For investors, broadcasters, and sponsors, this is an important distinction. Greatness can be real and commercially meaningful without being globally portable. Audience demand helps make that visible earlier and more clearly than medal tables can.
What executives should take into the next rights cycle
Milano Cortina 2026 points to three practical lessons.
- Underwrite demand shape, not just peak size. Liu and Gu reached similar average demand levels, but one profile was concentrated and one was sustained. That difference matters for valuation.
- Treat Olympic rights as a market-by-market portfolio. Worldwide peak demand was strong, but national build-up and sustained engagement varied materially across Norway, the U.S., Italy, China, and other tracked markets.
- Separate athletic performance from addressable audience. Klæbo’s six-gold sweep was historic, but his demand profile was still bounded by the global footprint of his discipline.
Those are not abstract distinctions. They shape how athlete partnerships should be valued, how rights packages should be framed, and how executives should think about the difference between a globally scalable demand story and a market-specific one. Milano Cortina 2026 is a reminder that audience demand is not a vanity metric. It is a practical tool for understanding where sports value actually lives.
Investor section: How can we tell whether event-driven sports demand is durable, geographically scalable, and monetizable enough to support a defensible athlete or media-rights valuation, rather than mistaking a short-lived attention spike for lasting commercial value?
You tell by looking past the headline peak and focusing on demand shape. A property that holds elevated audience momentum across the full event window is a different asset from one that erupts in a single late spike. The first is easier to underwrite for media-rights value. The second may be better suited to short-term amplification than long-term monetization.

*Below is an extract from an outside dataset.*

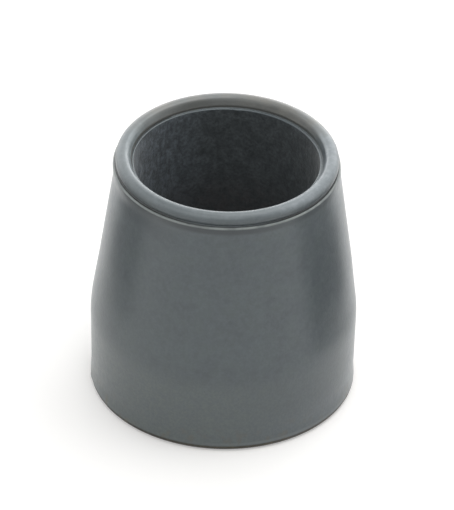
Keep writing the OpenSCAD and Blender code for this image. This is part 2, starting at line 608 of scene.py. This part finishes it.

Then ask whether that demand travels. Global rights value is not one smooth worldwide audience pattern. It is a portfolio of local demand stories. If attention is concentrated in a few core markets, the upside may still be real, but it is bounded by geography. If demand sustains across multiple territories with different market curves, the valuation case gets stronger. The real test is simple: did demand sustain, did it travel, and do those local signals add up to lasting commercial value rather than a short-lived spike.
Conclusion
Milano Cortina 2026 offers a clear lesson for anyone pricing sports attention. Audience demand is the bridge between performance and commercial value. It explains why two athletes with similar averages can support very different business cases, why a historic medal haul may still have limited global upside, and why Olympic media rights are best understood as a portfolio of local stories rather than one uniform worldwide event. Executives who plan with that lens will make better calls on valuation, packaging, and long-term strategy.